La solidarité en matière d’ISF s’applique même si les biens compris dans l’assiette de cet impôt appartiennent en propre à l’un des époux ou des partenaires pacsés.
Même si un mariage ou un PACS permet de réduire le montant de l’impôt sur le revenu du ménage, dans le cas où les revenus des membres du foyer fiscal présentent de fortes disparités, il ne faut pas perdre de vue que la totalité de cet impôt peut être réclamée à l’un ou à l’autre en cas de défaillance de son époux / partenaire de PACS.
En cas de concubinage notoire, l’assiette de l’ISF est composée de l’ensemble du patrimoine des deux concubins (Art. 885 E CGI).
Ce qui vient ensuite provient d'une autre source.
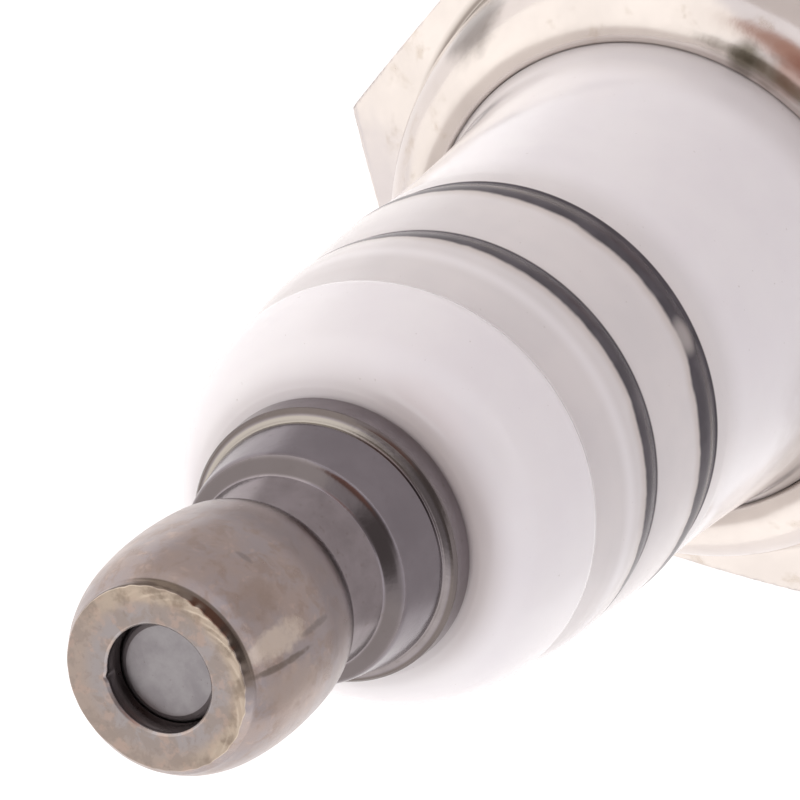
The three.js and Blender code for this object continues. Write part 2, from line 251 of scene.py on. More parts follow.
def densified(points, longest):
    """The same polyline with no span longer than the given length."""
    points = np.array(points, float)
    result = [points[0]]
    for a, b in zip(points[:-1], points[1:]):
        pieces = max(1, math.ceil(np.linalg.norm(b - a) / longest))
        result.extend(a + (b - a) * k / pieces for k in range(1, pieces + 1))
    return np.array(result)


def joined(*stretches):
    """Stretches of outline in one array, without the points that repeat."""
    points = np.vstack([np.atleast_2d(np.array(s, float)) for s in stretches])
    step = np.linalg.norm(np.diff(points, axis=0), axis=1)
    return points[np.concatenate([[True], step > 1e-5])]


# ---- Meshes ----


def add_piece(name, solid, body, slot, material, *replaced):
    """Add a smooth-shaded piece that rides on a body. The solid is its vertices, in millimetres,
    and faces; replaced are the CAD nodes that it stands for."""
    vertices, faces = solid
    mesh = bpy.data.meshes.new(name)
    mesh.from_pydata((np.array(vertices) * MM).tolist(), [], faces)
    mesh.validate()
    mesh.shade_smooth()
    mesh.set_sharp_from_angle(angle=math.radians(35))
    mesh.materials.append(material)
    piece = bpy.data.objects.new(name, mesh)
    bpy.context.scene.collection.objects.link(piece)
    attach(piece, body)
    if replaced:
        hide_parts(*replaced)


def ring_faces(rows, around, closed=False):
    """Quads between rows of points round a piece; closed also joins the last row to the first."""
    faces = []
    for row in range(rows if closed else rows - 1):
        low, high = row * around, (row + 1) % rows * around
        for i in range(around):
            j = (i + 1) % around
            faces.append((low + i, low + j, high + j, high + i))
    return faces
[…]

Comme pour toutes les déclarations communes, il y a solidarité en matière de paiement de l’impôt.
En vertu de l’article 515-8 du code civil, « le concubinage est une union de fait, caractérisée par une vie commune présentant un caractère de stabilité et de continuité, entre deux personnes, de sexe différent ou de même sexe, qui vivent en couple. »
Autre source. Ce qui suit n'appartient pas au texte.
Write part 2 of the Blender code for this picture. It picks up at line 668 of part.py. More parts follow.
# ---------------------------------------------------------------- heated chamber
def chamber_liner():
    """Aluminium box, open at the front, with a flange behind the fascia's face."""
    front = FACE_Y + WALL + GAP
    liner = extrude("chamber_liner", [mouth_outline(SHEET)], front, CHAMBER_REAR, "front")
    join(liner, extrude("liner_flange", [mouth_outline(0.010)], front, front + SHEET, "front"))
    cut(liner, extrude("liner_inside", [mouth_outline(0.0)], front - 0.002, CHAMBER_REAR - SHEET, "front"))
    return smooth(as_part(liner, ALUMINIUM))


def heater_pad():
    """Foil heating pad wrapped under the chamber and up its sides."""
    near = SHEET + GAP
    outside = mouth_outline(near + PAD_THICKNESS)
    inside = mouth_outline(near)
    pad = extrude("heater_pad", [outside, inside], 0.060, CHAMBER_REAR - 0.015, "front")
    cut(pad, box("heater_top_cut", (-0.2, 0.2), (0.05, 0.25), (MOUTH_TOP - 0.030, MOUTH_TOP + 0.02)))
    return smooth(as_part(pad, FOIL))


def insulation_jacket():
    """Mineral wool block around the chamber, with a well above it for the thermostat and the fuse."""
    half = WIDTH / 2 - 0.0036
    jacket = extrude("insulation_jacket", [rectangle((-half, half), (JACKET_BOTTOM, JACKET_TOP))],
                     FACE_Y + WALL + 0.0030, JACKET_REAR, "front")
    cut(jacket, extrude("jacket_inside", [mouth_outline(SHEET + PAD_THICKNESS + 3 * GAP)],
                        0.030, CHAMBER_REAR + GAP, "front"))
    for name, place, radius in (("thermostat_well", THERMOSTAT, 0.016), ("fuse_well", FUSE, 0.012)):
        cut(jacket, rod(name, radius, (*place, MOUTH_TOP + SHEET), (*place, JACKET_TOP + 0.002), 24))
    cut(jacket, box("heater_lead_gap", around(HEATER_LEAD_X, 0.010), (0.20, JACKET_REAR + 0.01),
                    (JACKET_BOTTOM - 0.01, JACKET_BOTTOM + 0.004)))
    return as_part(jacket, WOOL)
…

En cas d’absence de déclaration pour l’imposition à l’ISF, c’est à l’administration fiscale qu’il appartient de prouver cette union de fait.
… mais pas toujours
Les époux peuvent être imposés séparément pour l’impôt sur le revenu et pour l’ISF s’ils ont opté pour un régime de séparation de biens et lorsqu’ils ne vivent pas sous le même toit, volontairement ou non (Art. 6 -4 CGI).
Voir également la circulaire 5 B-13-09 – n°44 du 20 avril 2009 relative à la décharge de responsabilité solidaire en cas de divorce ou de séparation.
Les membres d’un couple ni mariés ni pacsés doivent déposer chacun une déclaration de revenus du fait que chacun d’eux constitue un foyer fiscal distinct.
En conséquence, il n’existe pas de solidarité entre ces personnes ; chacune restant débitrice de son propre impôt sur le revenu.
Hors le cas d’un couple marié ou signataire d’un PACS, il n’existe pas de solidarité pour le paiement de la taxe d’habitation, qui est due par l’occupant du bien (propriétaire occupant, titulaire du bail, occupant à titre gratuit,…).
Le principe de solidarité n’existe pas non plus pour la taxe foncière, que les personnes soient mariées, signataires d’un PACS, ou concubins.
Seul le propriétaire du bien est redevable de la taxe. En cas de bien détenu en indivision, « l’obligation de payer la taxe foncière incombant à un propriétaire indivis ne saurait excéder ses droits dans l’indivision, dès lors que la solidarité ne s’attache pas de plein droit à la qualité d’indivisaire » (CAA Douai 17 novembre 2005 – n°03DA00736).